First Impression Friday will be a meme where you talk about a book that you JUST STARTED! Maybe you’re only a chapter or two in, maybe a little farther. Based on this sampling of your current read, give a few impressions and predict what you’ll think by the end.

Singapore, 1942. As Japanese troops sweep down Malaysia and into Singapore, a village is ransacked. Only three survivors remain, one of them a tiny child.

In a neighboring village, seventeen-year-old Wang Di is bundled into the back of a troop carrier and shipped off to a Japanese military brothel. In the year 2000, her mind is still haunted by her experiences there, but she has long been silent about her memories of that time.
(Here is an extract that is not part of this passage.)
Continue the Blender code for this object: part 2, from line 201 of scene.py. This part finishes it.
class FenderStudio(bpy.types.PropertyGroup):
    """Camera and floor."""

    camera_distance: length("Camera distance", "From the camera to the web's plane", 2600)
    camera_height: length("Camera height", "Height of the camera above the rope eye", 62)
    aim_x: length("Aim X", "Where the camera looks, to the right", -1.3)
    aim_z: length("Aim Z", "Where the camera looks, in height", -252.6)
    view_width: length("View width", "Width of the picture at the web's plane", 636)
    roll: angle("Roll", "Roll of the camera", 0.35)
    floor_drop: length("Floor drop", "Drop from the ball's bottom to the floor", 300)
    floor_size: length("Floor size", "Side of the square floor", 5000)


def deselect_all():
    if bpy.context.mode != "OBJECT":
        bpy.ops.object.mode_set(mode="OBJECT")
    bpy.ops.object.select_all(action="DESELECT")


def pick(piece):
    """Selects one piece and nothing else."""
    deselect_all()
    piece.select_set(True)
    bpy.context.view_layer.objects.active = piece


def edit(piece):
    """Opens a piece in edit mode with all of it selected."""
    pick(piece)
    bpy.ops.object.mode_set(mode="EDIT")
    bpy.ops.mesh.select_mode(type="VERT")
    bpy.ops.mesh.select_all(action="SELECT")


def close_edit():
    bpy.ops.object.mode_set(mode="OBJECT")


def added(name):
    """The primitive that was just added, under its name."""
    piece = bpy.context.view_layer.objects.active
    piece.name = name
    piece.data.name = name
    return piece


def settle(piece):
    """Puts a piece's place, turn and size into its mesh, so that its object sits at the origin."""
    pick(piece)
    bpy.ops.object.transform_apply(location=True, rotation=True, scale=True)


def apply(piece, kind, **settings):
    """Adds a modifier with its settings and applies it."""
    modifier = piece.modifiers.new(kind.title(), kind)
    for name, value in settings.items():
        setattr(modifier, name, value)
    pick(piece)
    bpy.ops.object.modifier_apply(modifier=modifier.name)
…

It takes twelve-year-old Kevin, and the mumbled confession he overhears from his ailing grandmother, to set in motion in a journey into the unknown to discover the truth.
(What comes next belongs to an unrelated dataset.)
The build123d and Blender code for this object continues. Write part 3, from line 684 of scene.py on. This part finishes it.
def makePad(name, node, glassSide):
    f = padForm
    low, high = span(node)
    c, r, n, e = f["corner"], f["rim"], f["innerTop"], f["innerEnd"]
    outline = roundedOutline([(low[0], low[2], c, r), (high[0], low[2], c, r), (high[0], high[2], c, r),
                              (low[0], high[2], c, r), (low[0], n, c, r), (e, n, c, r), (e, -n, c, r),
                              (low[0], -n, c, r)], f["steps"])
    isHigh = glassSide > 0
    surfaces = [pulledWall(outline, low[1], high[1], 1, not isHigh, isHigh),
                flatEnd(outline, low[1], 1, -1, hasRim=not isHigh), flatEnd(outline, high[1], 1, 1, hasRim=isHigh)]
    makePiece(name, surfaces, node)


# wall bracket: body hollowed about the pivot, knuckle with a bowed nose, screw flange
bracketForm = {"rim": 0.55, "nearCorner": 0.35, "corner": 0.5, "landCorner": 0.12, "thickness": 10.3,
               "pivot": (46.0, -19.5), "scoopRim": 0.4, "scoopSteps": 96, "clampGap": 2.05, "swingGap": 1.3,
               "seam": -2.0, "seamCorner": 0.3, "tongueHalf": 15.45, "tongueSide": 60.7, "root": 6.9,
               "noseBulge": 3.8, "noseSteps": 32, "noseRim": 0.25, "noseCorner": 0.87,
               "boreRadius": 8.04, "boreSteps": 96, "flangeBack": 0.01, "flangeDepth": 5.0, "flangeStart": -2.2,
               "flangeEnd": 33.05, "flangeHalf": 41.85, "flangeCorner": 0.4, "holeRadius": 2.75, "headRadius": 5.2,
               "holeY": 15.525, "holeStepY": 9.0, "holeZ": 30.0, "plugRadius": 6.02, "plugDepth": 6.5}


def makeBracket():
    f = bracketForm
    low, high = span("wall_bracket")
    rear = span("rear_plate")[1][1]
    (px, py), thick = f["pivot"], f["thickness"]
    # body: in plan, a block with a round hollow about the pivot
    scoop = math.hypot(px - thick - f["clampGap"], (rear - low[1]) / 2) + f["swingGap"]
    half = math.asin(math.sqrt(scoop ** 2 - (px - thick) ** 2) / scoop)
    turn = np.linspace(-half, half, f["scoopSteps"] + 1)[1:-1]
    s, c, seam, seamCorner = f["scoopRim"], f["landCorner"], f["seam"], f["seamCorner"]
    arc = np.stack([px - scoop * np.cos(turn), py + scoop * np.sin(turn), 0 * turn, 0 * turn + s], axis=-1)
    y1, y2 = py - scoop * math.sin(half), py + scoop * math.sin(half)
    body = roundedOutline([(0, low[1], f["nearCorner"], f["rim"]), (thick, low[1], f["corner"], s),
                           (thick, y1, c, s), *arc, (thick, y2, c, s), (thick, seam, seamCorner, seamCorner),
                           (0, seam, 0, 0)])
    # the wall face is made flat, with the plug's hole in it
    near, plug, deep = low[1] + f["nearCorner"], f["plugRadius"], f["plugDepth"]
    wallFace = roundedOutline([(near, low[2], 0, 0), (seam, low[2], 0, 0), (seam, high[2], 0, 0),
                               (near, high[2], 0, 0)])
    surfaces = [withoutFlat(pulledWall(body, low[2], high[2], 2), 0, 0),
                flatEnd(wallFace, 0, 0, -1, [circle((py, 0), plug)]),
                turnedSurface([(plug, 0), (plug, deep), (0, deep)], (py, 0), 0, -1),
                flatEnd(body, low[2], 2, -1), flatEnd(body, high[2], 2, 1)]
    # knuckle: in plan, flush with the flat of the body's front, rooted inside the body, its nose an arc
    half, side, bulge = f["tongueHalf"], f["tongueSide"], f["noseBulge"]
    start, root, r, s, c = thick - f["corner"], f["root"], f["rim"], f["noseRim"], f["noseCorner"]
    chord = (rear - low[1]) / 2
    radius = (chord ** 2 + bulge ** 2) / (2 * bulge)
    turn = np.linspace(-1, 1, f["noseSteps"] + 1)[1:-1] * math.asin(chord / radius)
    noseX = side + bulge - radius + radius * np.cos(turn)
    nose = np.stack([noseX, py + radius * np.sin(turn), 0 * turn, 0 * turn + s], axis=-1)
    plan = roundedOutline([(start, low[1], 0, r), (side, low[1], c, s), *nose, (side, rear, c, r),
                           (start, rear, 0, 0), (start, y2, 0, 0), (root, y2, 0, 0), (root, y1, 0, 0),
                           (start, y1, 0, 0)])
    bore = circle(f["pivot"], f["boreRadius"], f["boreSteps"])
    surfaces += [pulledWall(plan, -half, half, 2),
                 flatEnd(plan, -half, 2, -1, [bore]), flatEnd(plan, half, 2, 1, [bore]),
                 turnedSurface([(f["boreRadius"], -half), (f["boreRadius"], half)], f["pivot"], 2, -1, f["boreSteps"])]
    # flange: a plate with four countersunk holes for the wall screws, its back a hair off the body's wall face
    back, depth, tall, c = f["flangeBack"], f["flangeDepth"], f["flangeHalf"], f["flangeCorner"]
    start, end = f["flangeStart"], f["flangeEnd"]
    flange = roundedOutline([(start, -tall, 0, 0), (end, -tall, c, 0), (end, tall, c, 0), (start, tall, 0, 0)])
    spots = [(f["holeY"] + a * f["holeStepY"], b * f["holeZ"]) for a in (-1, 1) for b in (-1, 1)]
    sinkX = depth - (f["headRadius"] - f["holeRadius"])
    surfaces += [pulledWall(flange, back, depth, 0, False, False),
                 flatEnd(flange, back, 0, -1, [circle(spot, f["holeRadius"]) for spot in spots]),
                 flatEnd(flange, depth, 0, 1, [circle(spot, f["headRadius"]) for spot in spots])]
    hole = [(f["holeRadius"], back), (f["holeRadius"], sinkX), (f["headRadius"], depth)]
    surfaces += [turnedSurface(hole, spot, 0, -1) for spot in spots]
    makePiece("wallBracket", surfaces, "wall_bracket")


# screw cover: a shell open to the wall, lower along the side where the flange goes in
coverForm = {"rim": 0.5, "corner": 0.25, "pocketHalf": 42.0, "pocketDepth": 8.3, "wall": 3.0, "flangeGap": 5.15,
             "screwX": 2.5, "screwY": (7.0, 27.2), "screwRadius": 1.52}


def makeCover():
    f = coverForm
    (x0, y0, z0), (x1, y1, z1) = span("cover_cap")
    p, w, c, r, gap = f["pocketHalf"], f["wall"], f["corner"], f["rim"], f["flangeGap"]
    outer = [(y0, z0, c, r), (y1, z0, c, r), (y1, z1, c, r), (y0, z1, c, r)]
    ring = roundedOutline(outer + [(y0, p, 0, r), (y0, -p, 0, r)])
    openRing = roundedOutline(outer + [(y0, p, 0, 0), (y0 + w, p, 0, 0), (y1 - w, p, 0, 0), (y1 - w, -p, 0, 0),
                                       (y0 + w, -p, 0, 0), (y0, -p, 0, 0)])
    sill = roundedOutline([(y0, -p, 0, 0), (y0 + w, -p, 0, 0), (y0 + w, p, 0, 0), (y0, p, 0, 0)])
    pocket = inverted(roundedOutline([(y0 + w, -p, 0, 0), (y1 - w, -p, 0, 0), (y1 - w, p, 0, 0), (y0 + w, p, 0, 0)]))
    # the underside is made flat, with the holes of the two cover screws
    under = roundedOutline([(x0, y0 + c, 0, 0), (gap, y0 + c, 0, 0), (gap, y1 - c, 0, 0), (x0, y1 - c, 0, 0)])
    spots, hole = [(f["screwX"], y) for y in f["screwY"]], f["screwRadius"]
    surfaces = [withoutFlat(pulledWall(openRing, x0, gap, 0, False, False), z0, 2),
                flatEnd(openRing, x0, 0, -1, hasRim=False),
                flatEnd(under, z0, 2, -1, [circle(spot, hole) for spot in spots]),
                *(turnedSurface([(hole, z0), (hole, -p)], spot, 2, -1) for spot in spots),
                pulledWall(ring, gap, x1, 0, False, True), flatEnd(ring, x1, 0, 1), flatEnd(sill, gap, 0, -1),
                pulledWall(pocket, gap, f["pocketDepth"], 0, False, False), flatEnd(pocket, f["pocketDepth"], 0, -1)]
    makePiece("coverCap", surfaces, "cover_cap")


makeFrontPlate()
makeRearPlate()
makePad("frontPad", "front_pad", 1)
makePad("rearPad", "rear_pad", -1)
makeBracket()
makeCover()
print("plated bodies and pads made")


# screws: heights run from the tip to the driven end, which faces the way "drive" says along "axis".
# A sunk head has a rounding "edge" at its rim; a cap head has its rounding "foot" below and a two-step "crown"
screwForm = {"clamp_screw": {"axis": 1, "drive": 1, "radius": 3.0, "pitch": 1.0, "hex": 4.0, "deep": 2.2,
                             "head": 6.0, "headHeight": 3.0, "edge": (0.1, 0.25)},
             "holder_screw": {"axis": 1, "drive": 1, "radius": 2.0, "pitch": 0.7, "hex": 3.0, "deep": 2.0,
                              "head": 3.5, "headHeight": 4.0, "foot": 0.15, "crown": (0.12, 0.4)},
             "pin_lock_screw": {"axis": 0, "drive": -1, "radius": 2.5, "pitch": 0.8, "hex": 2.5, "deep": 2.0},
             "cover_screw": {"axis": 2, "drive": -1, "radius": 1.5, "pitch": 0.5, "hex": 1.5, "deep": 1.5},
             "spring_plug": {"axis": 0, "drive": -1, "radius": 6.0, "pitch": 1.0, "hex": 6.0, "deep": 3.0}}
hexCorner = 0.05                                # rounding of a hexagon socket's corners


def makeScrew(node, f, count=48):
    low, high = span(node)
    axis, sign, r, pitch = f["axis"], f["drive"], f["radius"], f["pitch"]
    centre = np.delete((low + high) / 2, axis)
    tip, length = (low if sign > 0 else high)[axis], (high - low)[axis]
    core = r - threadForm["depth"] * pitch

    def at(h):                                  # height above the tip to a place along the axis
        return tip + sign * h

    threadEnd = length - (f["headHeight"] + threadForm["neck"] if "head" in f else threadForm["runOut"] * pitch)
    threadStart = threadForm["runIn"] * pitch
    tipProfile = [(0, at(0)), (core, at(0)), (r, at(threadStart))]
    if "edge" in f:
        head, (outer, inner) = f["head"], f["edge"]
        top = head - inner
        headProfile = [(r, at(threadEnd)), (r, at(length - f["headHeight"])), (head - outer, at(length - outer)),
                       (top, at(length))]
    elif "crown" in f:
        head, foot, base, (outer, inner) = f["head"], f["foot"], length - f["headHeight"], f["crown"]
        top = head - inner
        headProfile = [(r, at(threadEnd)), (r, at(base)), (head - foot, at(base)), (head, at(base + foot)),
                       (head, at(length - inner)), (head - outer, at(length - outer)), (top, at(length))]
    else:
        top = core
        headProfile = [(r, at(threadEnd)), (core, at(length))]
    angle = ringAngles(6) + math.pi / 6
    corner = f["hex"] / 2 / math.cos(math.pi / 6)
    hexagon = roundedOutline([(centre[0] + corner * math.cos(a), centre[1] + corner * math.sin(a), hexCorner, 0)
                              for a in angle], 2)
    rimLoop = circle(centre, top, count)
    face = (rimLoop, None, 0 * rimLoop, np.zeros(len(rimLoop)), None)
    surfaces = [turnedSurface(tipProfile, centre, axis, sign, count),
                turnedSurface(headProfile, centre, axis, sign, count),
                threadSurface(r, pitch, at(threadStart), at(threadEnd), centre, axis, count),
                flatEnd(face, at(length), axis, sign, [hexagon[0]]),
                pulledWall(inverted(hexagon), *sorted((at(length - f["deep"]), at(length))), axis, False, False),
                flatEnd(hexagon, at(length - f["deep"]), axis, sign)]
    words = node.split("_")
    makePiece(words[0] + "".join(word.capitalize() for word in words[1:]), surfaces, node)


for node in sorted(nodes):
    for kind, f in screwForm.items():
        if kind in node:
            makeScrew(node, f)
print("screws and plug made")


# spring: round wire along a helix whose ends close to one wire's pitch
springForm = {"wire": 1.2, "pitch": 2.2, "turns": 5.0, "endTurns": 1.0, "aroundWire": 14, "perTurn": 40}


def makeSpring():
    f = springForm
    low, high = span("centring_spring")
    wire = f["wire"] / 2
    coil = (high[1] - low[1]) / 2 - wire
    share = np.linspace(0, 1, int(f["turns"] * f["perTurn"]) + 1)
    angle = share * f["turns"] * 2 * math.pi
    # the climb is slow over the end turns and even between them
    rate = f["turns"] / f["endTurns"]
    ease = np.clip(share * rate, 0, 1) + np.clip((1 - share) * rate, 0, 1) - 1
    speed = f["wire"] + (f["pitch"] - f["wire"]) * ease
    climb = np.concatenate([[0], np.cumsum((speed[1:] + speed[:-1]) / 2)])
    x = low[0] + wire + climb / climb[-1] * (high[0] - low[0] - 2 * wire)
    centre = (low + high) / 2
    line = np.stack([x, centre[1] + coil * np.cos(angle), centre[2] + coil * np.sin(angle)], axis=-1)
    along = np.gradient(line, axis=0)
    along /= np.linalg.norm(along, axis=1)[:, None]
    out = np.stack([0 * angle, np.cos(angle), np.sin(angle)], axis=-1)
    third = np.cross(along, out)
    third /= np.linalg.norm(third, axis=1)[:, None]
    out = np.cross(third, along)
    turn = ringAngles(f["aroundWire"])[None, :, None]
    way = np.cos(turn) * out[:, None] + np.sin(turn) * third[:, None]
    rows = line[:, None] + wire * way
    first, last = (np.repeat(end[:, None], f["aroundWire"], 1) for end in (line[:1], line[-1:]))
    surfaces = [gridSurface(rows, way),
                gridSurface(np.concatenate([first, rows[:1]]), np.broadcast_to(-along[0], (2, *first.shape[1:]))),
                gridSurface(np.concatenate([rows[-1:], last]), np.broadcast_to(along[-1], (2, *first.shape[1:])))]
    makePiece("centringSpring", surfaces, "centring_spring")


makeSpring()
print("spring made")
Weaving together two timelines and two life-changing secrets, How We Disappeared is an evocative, profoundly moving and utterly dazzling novel heralding the arrival of a thrilling new literary star.

Today marks the start of a new year. Happy New Year everyone! To my Korean friends, happy birthday! After a very eventful and uncertain 2020, everyone is brimming with hope, fervently looking forward to what the new year has in store. Just like everyone, I am also filled with hope that everything would be better this year. But even though we are all eager to move on from 2020, I hope that we don’t forget the lessons that we have learned in the challenging year that has recently drawn to a close. May we all use these lessons wisely not just in 2021 but in the coming years.

As the new year falls on a Friday, it is time for my first First Impression Friday post for the year. For this week’s update, I am featuring Jing-Jing Lee’s How We Disappeared, which is also my first read for the year (obviously). Honestly, reading nor buying the book never crossed my mind had not a fellow book blogger, Hannah Celeste @ Books and Bakes, recommended the book to me in her Women’s Prize for Fiction 2020 discussion.

I was supposed to read it as my closing for 2020 but my curiosity and interest in Jessica Jung’s debut novel was simply overwhelming. I think it was a good trade off for How We Disappeared is my opening book for 2021. Long-listed for the Women’s Prize for Fiction 2020, the novel follows the story of a cast of characters in past and contemporary Singapore and Malaysia.

The story alternates from the past and the present. Lee has vividly painted the picture of the tumult the Second World War has caused in South East Asia, particularly Singapore and Malaysia where most of the story was set. Yes, I am reading yet another Second World War inspired novel. But as I have realized previously, a story might sound familiar or trite but each voice deserves to be heard. I am also happy that I am starting my 2021 reading journey with a book set in my region of the world; I hope that bodes well for the rest of the year.

I haven’t made it far yet in the story but I recognize that Wang Di is the primary character. I don’t know much yet of her story but the book’s synopsis has given me an iota on what her story is going to be. If my hunch is right, then it would be story that she shares with many female voices of the region. Nonetheless, I am excited as her story unravels. I am now mentally preparing myself for what (I assume) would be strongly graphic and violent scenes. I am also interested to know how Wang Di’s story resonates in the present; I can feel that the present is linked to the past.

I am hoping to finish the book soon but the first week of the year is usually hectic and frenzied for accountants like me. Year-end financial closing is waving. On top of that, I am doing my 2020 wrap up posts as well. Still, I hope to complete the book this weekend. How about you fellow reader, what book are you going to read this weekend? I hope it is a book that you’ve been looking forward to and I hope you enjoy it. Keep safe, and happy weekend! Again, happy new year!